--- Raw data ---
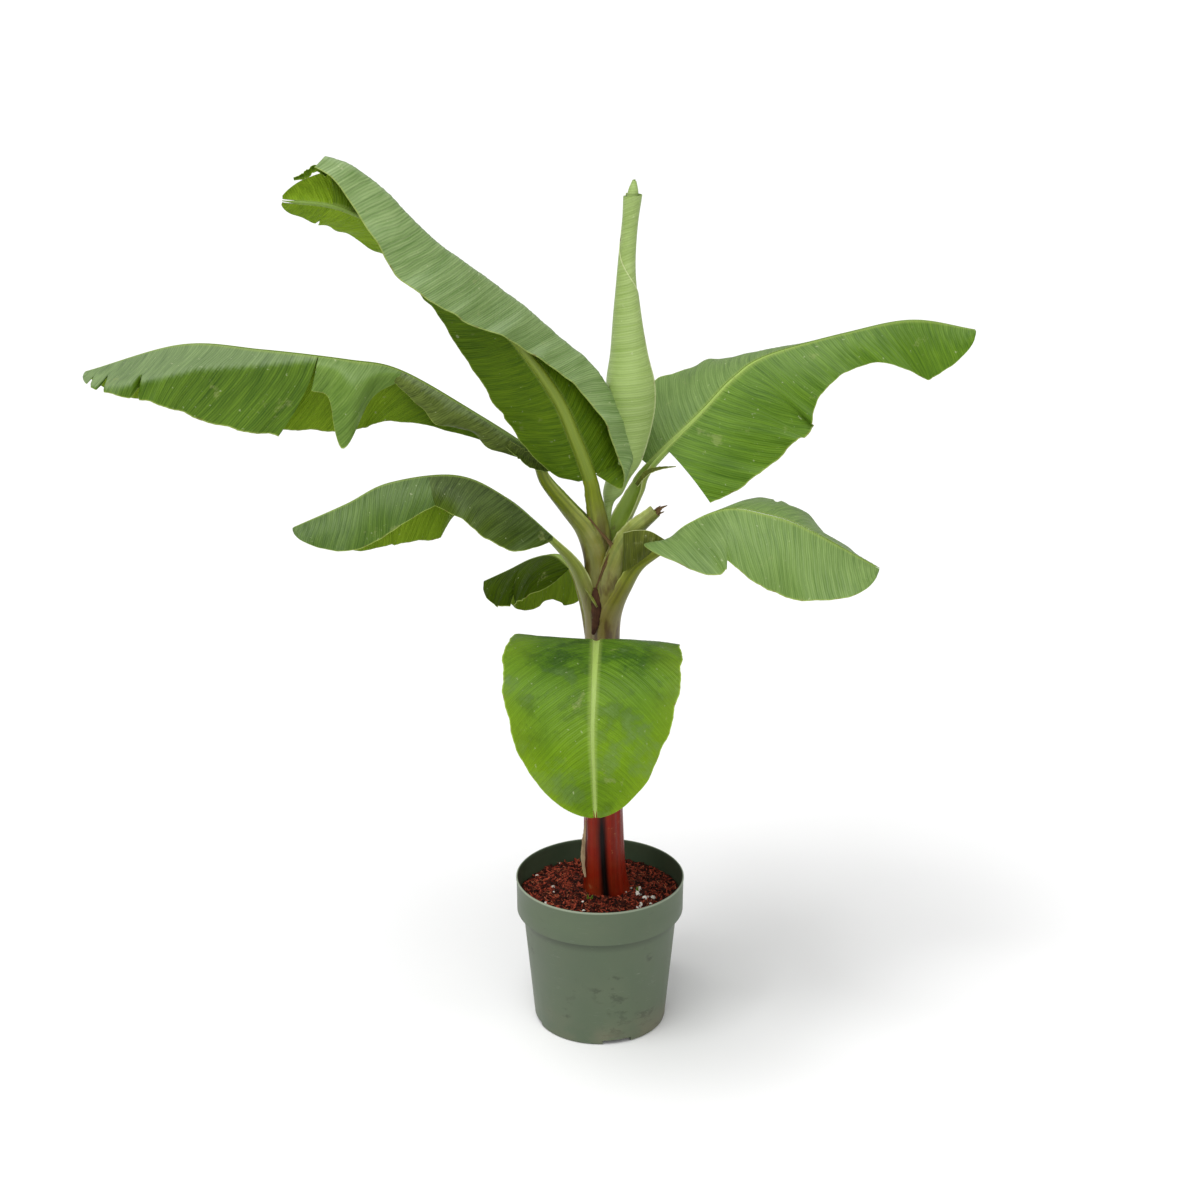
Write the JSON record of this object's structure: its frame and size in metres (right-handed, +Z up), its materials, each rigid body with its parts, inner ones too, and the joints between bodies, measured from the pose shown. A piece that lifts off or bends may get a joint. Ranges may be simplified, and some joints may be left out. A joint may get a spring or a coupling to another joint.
{
  "type": "potted banana plant",
  "caption": "Young banana plant with broad arching leaves, a rolled new leaf and a red-brown stem, in a round plastic nursery pot of soil.",
  "frame": {"origin": "centre of the pot's flat underside", "axes": "+Z up along the stem, +X along the spread of the longest leaves, -Y towards the side of the low front leaf"},
  "size_m": [1.2472, 0.5798, 1.307],
  "materials": {
    "pot": "satin grey-green moulded plastic, darker green inside",
    "soil": "red-brown coir and bark potting mix with white perlite",
    "pseudostem": "smooth mahogany-red sheaths with a dark gap and dry margins",
    "stalk": "smooth yellow-green leaf stalks and midribs",
    "cut_stalk": "grey-green cut stalk with a brown frayed end",
    "leaf": "satin green blades with close fine side veins, pale grey-green above and yellow-green where light comes through",
    "rolled_leaf": "pale green rolled blade with close fine veins"
  },
  "bodies": {
    "root": {"pot": "pot", "soil": "soil", "pseudostem": "pseudostem", "tall_leaf_stalk": "stalk", "long_left_leaf_stalk": "stalk", "mid_left_leaf_stalk": "stalk", "long_right_leaf_stalk": "stalk", "mid_right_leaf_stalk": "stalk", "back_leaf_stalk": "stalk", "front_leaf_stalk": "stalk", "rolled_leaf": "rolled_leaf", "cut_stalk": "cut_stalk", "tall_leaf_rib": "stalk", "long_left_leaf_rib": "stalk", "mid_left_leaf_rib": "stalk", "long_right_leaf_rib": "stalk", "mid_right_leaf_rib": "stalk", "back_leaf_rib": "stalk", "front_leaf_rib_upper": "stalk", "front_leaf_rib_lower": "stalk", "tall_leaf_upper_half": "leaf", "tall_leaf_upper_tip": "leaf", "tall_leaf_lower_half": "leaf", "long_left_leaf_near_inner": "leaf", "long_left_leaf_near_flap": "leaf", "long_left_leaf_near_outer": "leaf", "long_left_leaf_far_half": "leaf", "mid_left_leaf_near_inner": "leaf", "mid_left_leaf_near_outer": "leaf", "mid_left_leaf_far_half": "leaf", "long_right_leaf_near_half": "leaf", "long_right_leaf_far_half": "leaf", "mid_right_leaf_near_inner": "leaf", "mid_right_leaf_near_outer": "leaf", "mid_right_leaf_far_half": "leaf", "back_leaf_near_half": "leaf", "back_leaf_far_half": "leaf", "front_leaf_left_upper": "leaf", "front_leaf_left_lower": "leaf", "front_leaf_right_upper": "leaf", "front_leaf_right_lower": "leaf"}
  },
  "joints": []
}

--- Goal of the exercise ---
Extract the listing in its entirety, matching it exactly.

--- The result ---
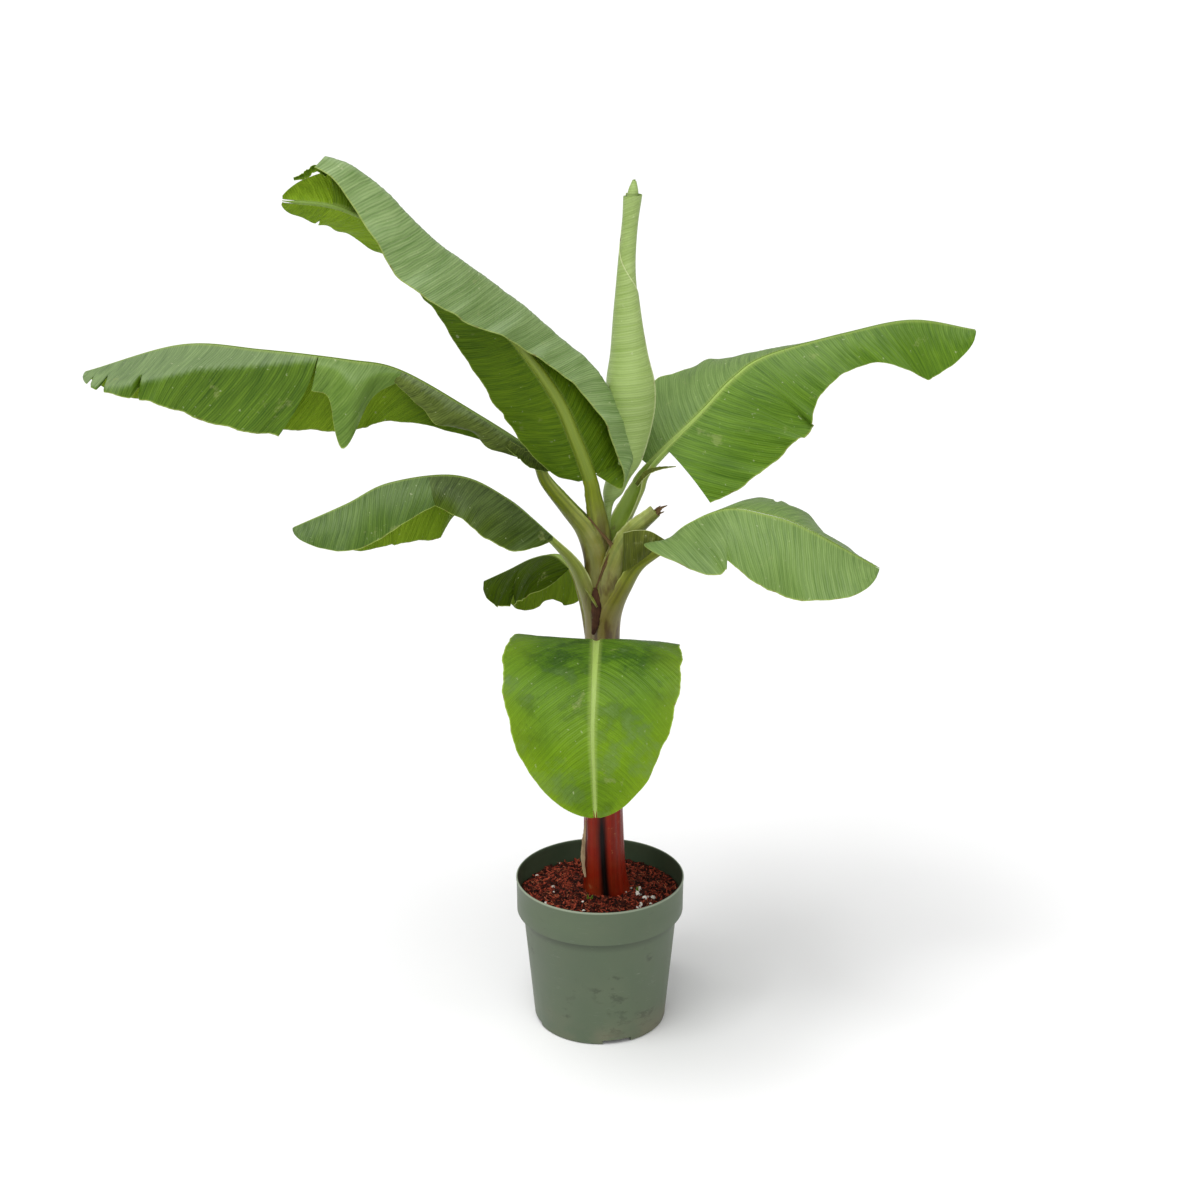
Write the JSON record of this object's structure: its frame and size in metres (right-handed, +Z up), its materials, each rigid body with its parts, inner ones too, and the joints between bodies, measured from the pose shown. A piece that lifts off or bends may get a joint. Ranges may be simplified, and some joints may be left out. A joint may get a spring or a coupling to another joint.
{
  "type": "potted banana plant",
  "caption": "Young banana plant with broad arching leaves, a rolled new leaf and a red-brown stem, in a round plastic nursery pot of soil.",
  "frame": {"origin": "centre of the pot's flat underside", "axes": "+Z up along the stem, +X along the spread of the longest leaves, -Y towards the side of the low front leaf"},
  "size_m": [1.2472, 0.5798, 1.307],
  "materials": {
    "pot": "satin grey-green moulded plastic, darker green inside",
    "soil": "red-brown coir and bark potting mix with white perlite",
    "pseudostem": "smooth mahogany-red sheaths with a dark gap and dry margins",
    "stalk": "smooth yellow-green leaf stalks and midribs",
    "cut_stalk": "grey-green cut stalk with a brown frayed end",
    "leaf": "satin green blades with close fine side veins, pale grey-green above and yellow-green where light comes through",
    "rolled_leaf": "pale green rolled blade with close fine veins"
  },
  "bodies": {
    "root": {"pot": "pot", "soil": "soil", "pseudostem": "pseudostem", "tall_leaf_stalk": "stalk", "long_left_leaf_stalk": "stalk", "mid_left_leaf_stalk": "stalk", "long_right_leaf_stalk": "stalk", "mid_right_leaf_stalk": "stalk", "back_leaf_stalk": "stalk", "front_leaf_stalk": "stalk", "rolled_leaf": "rolled_leaf", "cut_stalk": "cut_stalk", "tall_leaf_rib": "stalk", "long_left_leaf_rib": "stalk", "mid_left_leaf_rib": "stalk", "long_right_leaf_rib": "stalk", "mid_right_leaf_rib": "stalk", "back_leaf_rib": "stalk", "front_leaf_rib_upper": "stalk", "front_leaf_rib_lower": "stalk", "tall_leaf_upper_half": "leaf", "tall_leaf_upper_tip": "leaf", "tall_leaf_lower_half": "leaf", "long_left_leaf_near_inner": "leaf", "long_left_leaf_near_flap": "leaf", "long_left_leaf_near_outer": "leaf", "long_left_leaf_far_half": "leaf", "mid_left_leaf_near_inner": "leaf", "mid_left_leaf_near_outer": "leaf", "mid_left_leaf_far_half": "leaf", "long_right_leaf_near_half": "leaf", "long_right_leaf_far_half": "leaf", "mid_right_leaf_near_inner": "leaf", "mid_right_leaf_near_outer": "leaf", "mid_right_leaf_far_half": "leaf", "back_leaf_near_half": "leaf", "back_leaf_far_half": "leaf", "front_leaf_left_upper": "leaf", "front_leaf_left_lower": "leaf", "front_leaf_right_upper": "leaf", "front_leaf_right_lower": "leaf"}
  },
  "joints": []
}